JOB = Extract the listing in its entirety, keeping each line identical to the original.

DATASET EXTRACT =
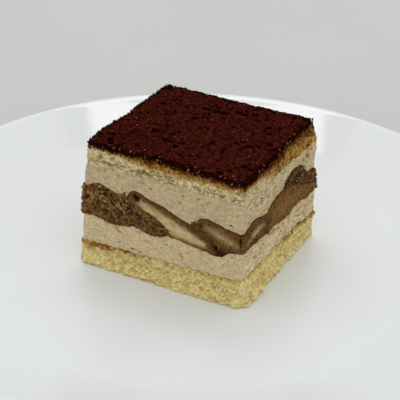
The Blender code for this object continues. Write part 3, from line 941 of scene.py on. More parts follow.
SLICE_COLOURS = (
    ("base_body", "Bottom sponge's crumb", (238, 216, 142)),
    ("base_pale", "Bottom sponge's pale walls", (253, 244, 186)),
    # Painted shade in the bottom sponge's pores and pits.
    ("base_pore", "Bottom sponge's pores", (188, 148, 68)),
    ("base_golden", "Crumb next to the bottom sponge's browned top", (204, 170, 96)),
    ("base_crust", "Bottom sponge's browned top", (148, 108, 46)),
    ("top_body", "Top sponge's crumb", (224, 202, 146)),
    ("top_pale", "Top sponge's pale walls", (246, 233, 188)),
    # Painted shade in the top sponge's pores, pits and crack.
    ("top_pore", "Top sponge's pores", (130, 98, 38)),
    ("top_golden", "Golden crumb under the stained crust", (196, 152, 76)),
    ("top_crust", "Cocoa-stained crumb under the cocoa", (142, 90, 30)),
    ("top_dark", "Darkest crumb right under the cocoa", (74, 36, 9)),
    ("cream_body", "Coffee cream", (198, 176, 135)),
    ("cream_pale", "Lightest coffee cream", (216, 197, 155)),
    ("cream_grey", "Cooler patches of the cream", (186, 169, 134)),
    ("cream_blush", "Warmer patches of the cream", (208, 175, 141)),
    # Painted shade in the cream's pores, holes and knife grooves.
    ("cream_pore", "Inside of the cream's pores", (90, 70, 38)),
    ("cream_smear", "Coffee drawn into the cream", (170, 118, 62)),
    ("soaked_body", "Sponge full of coffee", (102, 68, 34)),
    ("soaked_light", "Lighter crumb walls of the soaked sponge", (184, 150, 90)),
    # Painted shade in the pits of the soaked sponge and the fingers, and dark lumps of the soaked
    # sponge.
    ("soaked_black", "Pits of the soaked sponge", (30, 15, 5)),
    ("soaked_speck", "Specks of cream on the offcut", (184, 158, 132)),
    ("soaked_rim", "Orange-brown rim of the soaked sponge", (158, 106, 46)),
    ("finger_body", "Coffee-brown outside of a finger", (102, 69, 32)),
    ("finger_dark", "Wettest parts of a finger", (68, 42, 16)),
    ("finger_rim", "Wet outer edge of a finger", (84, 51, 22)),
    ("finger_core", "Dry core of a finger", (152, 128, 84)),
    ("finger_heart", "Palest crumb of a finger", (208, 188, 138)),
    ("back_body", "Golden-brown crumb of the back finger", (124, 89, 40)),
    ("back_core", "Drier crumb of the back finger", (134, 98, 48)),
    ("back_heart", "Palest crumb of the back finger", (142, 106, 56)),
    ("cocoa_body", "Dry cocoa", (60, 19, 13)),
    ("cocoa_light", "Lightest cocoa dust", (93, 35, 25)),
    # Painted shade in the cocoa's dents, and its dark lumps.
    ("cocoa_black", "Pits of the cocoa", (20, 4, 2)),
    ("cocoa_moist", "Moist cocoa at the cut edges", (30, 10, 4)),
    # Painted highlights: small pale glints on the cocoa.
    ("cocoa_speck", "Small pale specks in the cocoa", (176, 128, 116)),
)


class TiramisuSlice(bpy.types.PropertyGroup):
    """Sizes and colours of the slice."""

    step: size_prop("Mesh step", "Distance between the points of a cut face", 0.00032, 0.0002, 0.002)
    crumb_depth: size_prop("Crumb depth", "How deep the sponge's pores are", 0.0009, 0.0, 0.003)
    cocoa_relief: size_prop("Cocoa relief", "How far the clumps stand up", 0.0003, 0.0, 0.002)
    grains: count_prop("Cocoa grains", "Loose grains of cocoa on the top", 1500, 0, 6000)


for _key, _label, _display in SLICE_COLOURS:
    TiramisuSlice.__annotations__[_key] = colour_prop(_label, linear(*_display))


class TiramisuPlate(bpy.types.PropertyGroup):
    """Sizes and colours of the plate."""

    segments: count_prop("Segments", "Steps round the plate", 192, 48, 512)
    well: size_prop("Well radius", "Radius of the flat middle", 0.092, 0.05, 0.12)
    glaze: colour_prop("White glaze", (0.842, 0.868, 0.862))
    bare: colour_prop("Unglazed foot ring", (0.62, 0.60, 0.56))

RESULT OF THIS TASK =
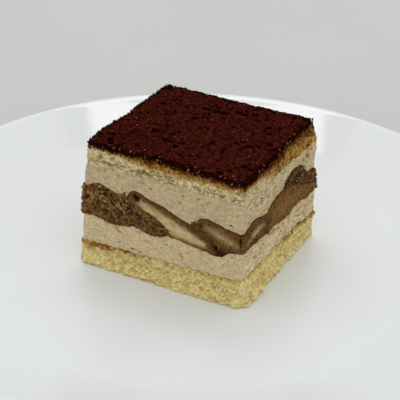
The Blender code for this object continues. Write part 3, from line 941 of scene.py on. More parts follow.
SLICE_COLOURS = (
    ("base_body", "Bottom sponge's crumb", (238, 216, 142)),
    ("base_pale", "Bottom sponge's pale walls", (253, 244, 186)),
    # Painted shade in the bottom sponge's pores and pits.
    ("base_pore", "Bottom sponge's pores", (188, 148, 68)),
    ("base_golden", "Crumb next to the bottom sponge's browned top", (204, 170, 96)),
    ("base_crust", "Bottom sponge's browned top", (148, 108, 46)),
    ("top_body", "Top sponge's crumb", (224, 202, 146)),
    ("top_pale", "Top sponge's pale walls", (246, 233, 188)),
    # Painted shade in the top sponge's pores, pits and crack.
    ("top_pore", "Top sponge's pores", (130, 98, 38)),
    ("top_golden", "Golden crumb under the stained crust", (196, 152, 76)),
    ("top_crust", "Cocoa-stained crumb under the cocoa", (142, 90, 30)),
    ("top_dark", "Darkest crumb right under the cocoa", (74, 36, 9)),
    ("cream_body", "Coffee cream", (198, 176, 135)),
    ("cream_pale", "Lightest coffee cream", (216, 197, 155)),
    ("cream_grey", "Cooler patches of the cream", (186, 169, 134)),
    ("cream_blush", "Warmer patches of the cream", (208, 175, 141)),
    # Painted shade in the cream's pores, holes and knife grooves.
    ("cream_pore", "Inside of the cream's pores", (90, 70, 38)),
    ("cream_smear", "Coffee drawn into the cream", (170, 118, 62)),
    ("soaked_body", "Sponge full of coffee", (102, 68, 34)),
    ("soaked_light", "Lighter crumb walls of the soaked sponge", (184, 150, 90)),
    # Painted shade in the pits of the soaked sponge and the fingers, and dark lumps of the soaked
    # sponge.
    ("soaked_black", "Pits of the soaked sponge", (30, 15, 5)),
    ("soaked_speck", "Specks of cream on the offcut", (184, 158, 132)),
    ("soaked_rim", "Orange-brown rim of the soaked sponge", (158, 106, 46)),
    ("finger_body", "Coffee-brown outside of a finger", (102, 69, 32)),
    ("finger_dark", "Wettest parts of a finger", (68, 42, 16)),
    ("finger_rim", "Wet outer edge of a finger", (84, 51, 22)),
    ("finger_core", "Dry core of a finger", (152, 128, 84)),
    ("finger_heart", "Palest crumb of a finger", (208, 188, 138)),
    ("back_body", "Golden-brown crumb of the back finger", (124, 89, 40)),
    ("back_core", "Drier crumb of the back finger", (134, 98, 48)),
    ("back_heart", "Palest crumb of the back finger", (142, 106, 56)),
    ("cocoa_body", "Dry cocoa", (60, 19, 13)),
    ("cocoa_light", "Lightest cocoa dust", (93, 35, 25)),
    # Painted shade in the cocoa's dents, and its dark lumps.
    ("cocoa_black", "Pits of the cocoa", (20, 4, 2)),
    ("cocoa_moist", "Moist cocoa at the cut edges", (30, 10, 4)),
    # Painted highlights: small pale glints on the cocoa.
    ("cocoa_speck", "Small pale specks in the cocoa", (176, 128, 116)),
)


class TiramisuSlice(bpy.types.PropertyGroup):
    """Sizes and colours of the slice."""

    step: size_prop("Mesh step", "Distance between the points of a cut face", 0.00032, 0.0002, 0.002)
    crumb_depth: size_prop("Crumb depth", "How deep the sponge's pores are", 0.0009, 0.0, 0.003)
    cocoa_relief: size_prop("Cocoa relief", "How far the clumps stand up", 0.0003, 0.0, 0.002)
    grains: count_prop("Cocoa grains", "Loose grains of cocoa on the top", 1500, 0, 6000)


for _key, _label, _display in SLICE_COLOURS:
    TiramisuSlice.__annotations__[_key] = colour_prop(_label, linear(*_display))


class TiramisuPlate(bpy.types.PropertyGroup):
    """Sizes and colours of the plate."""

    segments: count_prop("Segments", "Steps round the plate", 192, 48, 512)
    well: size_prop("Well radius", "Radius of the flat middle", 0.092, 0.05, 0.12)
    glaze: colour_prop("White glaze", (0.842, 0.868, 0.862))
    bare: colour_prop("Unglazed foot ring", (0.62, 0.60, 0.56))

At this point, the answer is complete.